> **Your task**:
Verbatim output of all the material below is required.

> **Material**:
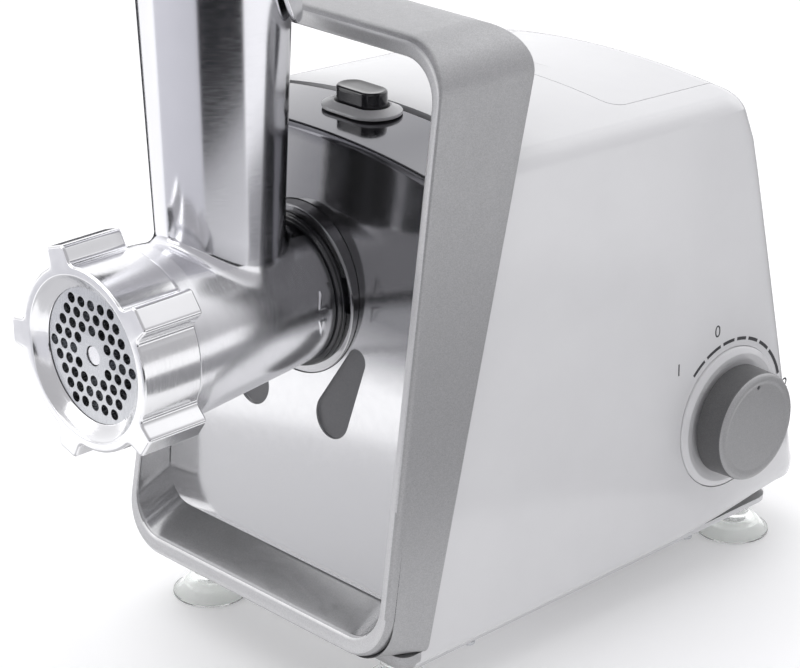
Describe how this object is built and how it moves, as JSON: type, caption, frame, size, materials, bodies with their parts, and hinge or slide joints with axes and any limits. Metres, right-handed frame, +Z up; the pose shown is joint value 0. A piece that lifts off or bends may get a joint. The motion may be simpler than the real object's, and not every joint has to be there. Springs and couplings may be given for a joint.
{
  "type": "electric meat grinder",
  "caption": "Counter-top electric meat grinder: housing with motor and gear train, speed knob and carry handle, and a twist-off grinding head with feed tray.",
  "frame": {"origin": "on the table under the middle of the machine's bounding box, on the plane of the grinding axis", "axes": "+X towards the speed knob, -Y towards the front where the meat comes out, +Z up"},
  "size_m": [0.216, 0.38, 0.396],
  "materials": {
    "white_abs": "smooth glossy moulded",
    "silver_paint": "fine metallic silver paint, satin",
    "silver_panel": "fine metallic silver paint under gloss lacquer",
    "polished_aluminium": "polished cast aluminium",
    "steel": "ground and machined steel",
    "black_plastic": "semi-matt black moulded",
    "grey_plastic": "fine-textured grey moulded",
    "clear_vinyl": "clear soft vinyl",
    "nylon": "natural nylon",
    "copper": "turned copper bars",
    "sintered_bronze": "oil-filled sintered bronze",
    "circuit_board": "green resist"
  },
  "bodies": {
    "chassis": {"main_housing": "white_abs", "handle_bezel": "silver_paint", "front_cover": "silver_panel", "base_plate": "white_abs", "storage_bin": "white_abs", "coarse_plate": "steel", "medium_plate": "steel", "knob_collar": "white_abs", "rotary_switch": "black_plastic", "button_collar": "silver_paint", "button_spring": "steel", "drive_socket": "silver_panel", "output_bearing": "sintered_bronze", "intermediate_shaft": "steel", "gearbox_case": "grey_plastic", "gearbox_cover": "grey_plastic", "motor_housing": "steel", "motor_stator": "steel", "motor_bearing_front": "sintered_bronze", "motor_bearing_rear": "sintered_bronze", "carbon_brush_left": "black_plastic", "carbon_brush_right": "black_plastic", "motor_cradle": "black_plastic", "control_board": "circuit_board", "cord_gland": "grey_plastic", "lid_hinge_pin": "steel", "suction_foot_fl": "clear_vinyl", "suction_foot_fr": "clear_vinyl", "suction_foot_rl": "clear_vinyl", "suction_foot_rr": "clear_vinyl", "base_screw_fl": "steel", "base_screw_fr": "steel", "base_screw_rl": "steel", "base_screw_rr": "steel"},
    "output": {"output_shaft": "steel", "output_gear": "nylon"},
    "layshaft": {"intermediate_gear": "nylon", "intermediate_pinion": "steel"},
    "motor": {"motor_rotor": "steel", "motor_pinion": "steel", "motor_fan": "black_plastic", "commutator": "copper"},
    "bayonet": {"bayonet_ring": "black_plastic"},
    "head": {"grinder_head": "polished_aluminium", "auger_bush": "nylon"},
    "auger": {"auger": "polished_aluminium", "cutting_knife": "steel"},
    "plate": {"grinding_plate": "steel"},
    "ring": {"screw_ring": "polished_aluminium"},
    "tray": {"hopper_tray": "polished_aluminium"},
    "pusher": {"pusher": "white_abs"},
    "button": {"release_button": "black_plastic"},
    "bolt": {"lock_bolt": "steel"},
    "lid": {"storage_lid": "white_abs"},
    "knob": {"control_knob": "silver_paint", "knob_shaft": "steel"}
  },
  "joints": [
    {"name": "output_spin", "type": "hinge", "parent": "chassis", "child": "output", "pos_m": [0, 0, 0.1736], "axis": [0, 1, 0], "continuous": true},
    {"name": "layshaft_spin", "type": "hinge", "parent": "chassis", "child": "layshaft", "pos_m": [0, 0, 0.1304], "axis": [0, 1, 0], "continuous": true},
    {"name": "motor_spin", "type": "hinge", "parent": "chassis", "child": "motor", "pos_m": [0, 0, 0.0968], "axis": [0, 1, 0], "continuous": true},
    {"name": "head_twist", "type": "hinge", "parent": "chassis", "child": "bayonet", "pos_m": [0, 0, 0.1736], "axis": [0, 1, 0], "range_deg": [-40, 0]},
    {"name": "head_slide", "type": "slide", "parent": "bayonet", "child": "head", "axis": [0, -1, 0], "range_m": [0, 0.12]},
    {"name": "auger_spin", "type": "hinge", "parent": "head", "child": "auger", "pos_m": [0, 0, 0.1736], "axis": [0, 1, 0], "continuous": true},
    {"name": "plate_slide", "type": "slide", "parent": "head", "child": "plate", "axis": [0, -1, 0], "range_m": [0, 0.0061]},
    {"name": "ring_turn", "type": "hinge", "parent": "plate", "child": "ring", "pos_m": [0, 0, 0.1736], "axis": [0, -1, 0], "range_deg": [0, 720]},
    {"name": "tray_lift", "type": "slide", "parent": "head", "child": "tray", "axis": [0, 0, 1], "range_m": [0, 0.06]},
    {"name": "pusher_slide", "type": "slide", "parent": "tray", "child": "pusher", "axis": [0, 0, 1], "range_m": [0, 0.16]},
    {"name": "button_press", "type": "slide", "parent": "chassis", "child": "button", "axis": [0, 0, -1], "range_m": [0, 0.004], "stiffness_N_per_m": 800, "springref_m": -0.002, "deforming": ["button_spring"]},
    {"name": "bolt_slide", "type": "slide", "parent": "chassis", "child": "bolt", "axis": [0, 1, 0], "range_m": [0, 0.004]},
    {"name": "lid_hinge", "type": "hinge", "parent": "chassis", "child": "lid", "pos_m": [0, 0.1425, 0.2225], "axis": [-1, 0, 0], "range_deg": [0, 100]},
    {"name": "knob_turn", "type": "hinge", "parent": "chassis", "child": "knob", "pos_m": [0.09, 0.1269, 0.0759], "axis": [1, 0, 0], "range_deg": [-75, 45]}
  ],
  "couplings": [
    {"joint": "layshaft_spin", "follows": "output_spin", "ratio": -5},
    {"joint": "motor_spin", "follows": "output_spin", "ratio": 30},
    {"joint": "auger_spin", "follows": "output_spin", "ratio": 1},
    {"joint": "plate_slide", "follows": "ring_turn", "m_per_rad": 0.00047746},
    {"joint": "bolt_slide", "follows": "button_press", "ratio": 1}
  ]
}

> **Result of the exercise**:
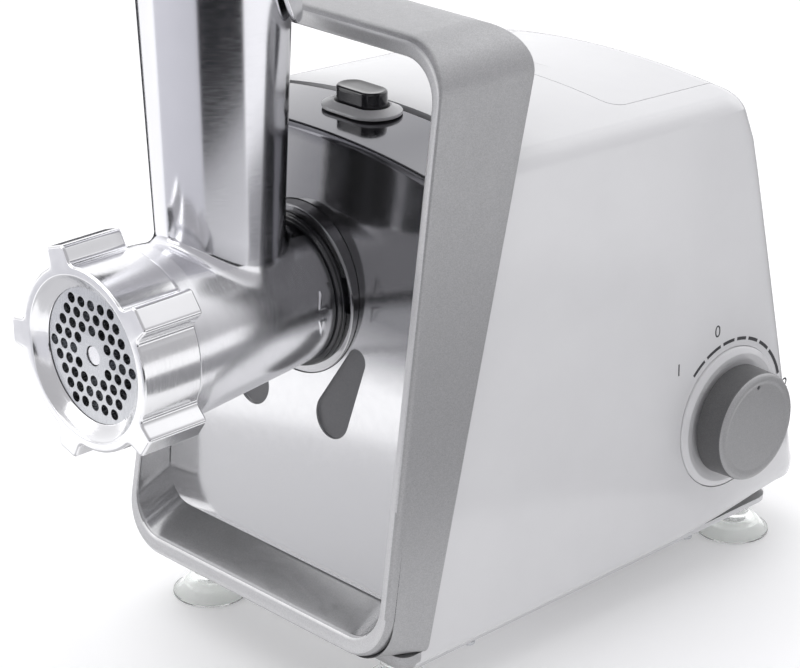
Describe how this object is built and how it moves, as JSON: type, caption, frame, size, materials, bodies with their parts, and hinge or slide joints with axes and any limits. Metres, right-handed frame, +Z up; the pose shown is joint value 0. A piece that lifts off or bends may get a joint. The motion may be simpler than the real object's, and not every joint has to be there. Springs and couplings may be given for a joint.
{
  "type": "electric meat grinder",
  "caption": "Counter-top electric meat grinder: housing with motor and gear train, speed knob and carry handle, and a twist-off grinding head with feed tray.",
  "frame": {"origin": "on the table under the middle of the machine's bounding box, on the plane of the grinding axis", "axes": "+X towards the speed knob, -Y towards the front where the meat comes out, +Z up"},
  "size_m": [0.216, 0.38, 0.396],
  "materials": {
    "white_abs": "smooth glossy moulded",
    "silver_paint": "fine metallic silver paint, satin",
    "silver_panel": "fine metallic silver paint under gloss lacquer",
    "polished_aluminium": "polished cast aluminium",
    "steel": "ground and machined steel",
    "black_plastic": "semi-matt black moulded",
    "grey_plastic": "fine-textured grey moulded",
    "clear_vinyl": "clear soft vinyl",
    "nylon": "natural nylon",
    "copper": "turned copper bars",
    "sintered_bronze": "oil-filled sintered bronze",
    "circuit_board": "green resist"
  },
  "bodies": {
    "chassis": {"main_housing": "white_abs", "handle_bezel": "silver_paint", "front_cover": "silver_panel", "base_plate": "white_abs", "storage_bin": "white_abs", "coarse_plate": "steel", "medium_plate": "steel", "knob_collar": "white_abs", "rotary_switch": "black_plastic", "button_collar": "silver_paint", "button_spring": "steel", "drive_socket": "silver_panel", "output_bearing": "sintered_bronze", "intermediate_shaft": "steel", "gearbox_case": "grey_plastic", "gearbox_cover": "grey_plastic", "motor_housing": "steel", "motor_stator": "steel", "motor_bearing_front": "sintered_bronze", "motor_bearing_rear": "sintered_bronze", "carbon_brush_left": "black_plastic", "carbon_brush_right": "black_plastic", "motor_cradle": "black_plastic", "control_board": "circuit_board", "cord_gland": "grey_plastic", "lid_hinge_pin": "steel", "suction_foot_fl": "clear_vinyl", "suction_foot_fr": "clear_vinyl", "suction_foot_rl": "clear_vinyl", "suction_foot_rr": "clear_vinyl", "base_screw_fl": "steel", "base_screw_fr": "steel", "base_screw_rl": "steel", "base_screw_rr": "steel"},
    "output": {"output_shaft": "steel", "output_gear": "nylon"},
    "layshaft": {"intermediate_gear": "nylon", "intermediate_pinion": "steel"},
    "motor": {"motor_rotor": "steel", "motor_pinion": "steel", "motor_fan": "black_plastic", "commutator": "copper"},
    "bayonet": {"bayonet_ring": "black_plastic"},
    "head": {"grinder_head": "polished_aluminium", "auger_bush": "nylon"},
    "auger": {"auger": "polished_aluminium", "cutting_knife": "steel"},
    "plate": {"grinding_plate": "steel"},
    "ring": {"screw_ring": "polished_aluminium"},
    "tray": {"hopper_tray": "polished_aluminium"},
    "pusher": {"pusher": "white_abs"},
    "button": {"release_button": "black_plastic"},
    "bolt": {"lock_bolt": "steel"},
    "lid": {"storage_lid": "white_abs"},
    "knob": {"control_knob": "silver_paint", "knob_shaft": "steel"}
  },
  "joints": [
    {"name": "output_spin", "type": "hinge", "parent": "chassis", "child": "output", "pos_m": [0, 0, 0.1736], "axis": [0, 1, 0], "continuous": true},
    {"name": "layshaft_spin", "type": "hinge", "parent": "chassis", "child": "layshaft", "pos_m": [0, 0, 0.1304], "axis": [0, 1, 0], "continuous": true},
    {"name": "motor_spin", "type": "hinge", "parent": "chassis", "child": "motor", "pos_m": [0, 0, 0.0968], "axis": [0, 1, 0], "continuous": true},
    {"name": "head_twist", "type": "hinge", "parent": "chassis", "child": "bayonet", "pos_m": [0, 0, 0.1736], "axis": [0, 1, 0], "range_deg": [-40, 0]},
    {"name": "head_slide", "type": "slide", "parent": "bayonet", "child": "head", "axis": [0, -1, 0], "range_m": [0, 0.12]},
    {"name": "auger_spin", "type": "hinge", "parent": "head", "child": "auger", "pos_m": [0, 0, 0.1736], "axis": [0, 1, 0], "continuous": true},
    {"name": "plate_slide", "type": "slide", "parent": "head", "child": "plate", "axis": [0, -1, 0], "range_m": [0, 0.0061]},
    {"name": "ring_turn", "type": "hinge", "parent": "plate", "child": "ring", "pos_m": [0, 0, 0.1736], "axis": [0, -1, 0], "range_deg": [0, 720]},
    {"name": "tray_lift", "type": "slide", "parent": "head", "child": "tray", "axis": [0, 0, 1], "range_m": [0, 0.06]},
    {"name": "pusher_slide", "type": "slide", "parent": "tray", "child": "pusher", "axis": [0, 0, 1], "range_m": [0, 0.16]},
    {"name": "button_press", "type": "slide", "parent": "chassis", "child": "button", "axis": [0, 0, -1], "range_m": [0, 0.004], "stiffness_N_per_m": 800, "springref_m": -0.002, "deforming": ["button_spring"]},
    {"name": "bolt_slide", "type": "slide", "parent": "chassis", "child": "bolt", "axis": [0, 1, 0], "range_m": [0, 0.004]},
    {"name": "lid_hinge", "type": "hinge", "parent": "chassis", "child": "lid", "pos_m": [0, 0.1425, 0.2225], "axis": [-1, 0, 0], "range_deg": [0, 100]},
    {"name": "knob_turn", "type": "hinge", "parent": "chassis", "child": "knob", "pos_m": [0.09, 0.1269, 0.0759], "axis": [1, 0, 0], "range_deg": [-75, 45]}
  ],
  "couplings": [
    {"joint": "layshaft_spin", "follows": "output_spin", "ratio": -5},
    {"joint": "motor_spin", "follows": "output_spin", "ratio": 30},
    {"joint": "auger_spin", "follows": "output_spin", "ratio": 1},
    {"joint": "plate_slide", "follows": "ring_turn", "m_per_rad": 0.00047746},
    {"joint": "bolt_slide", "follows": "button_press", "ratio": 1}
  ]
}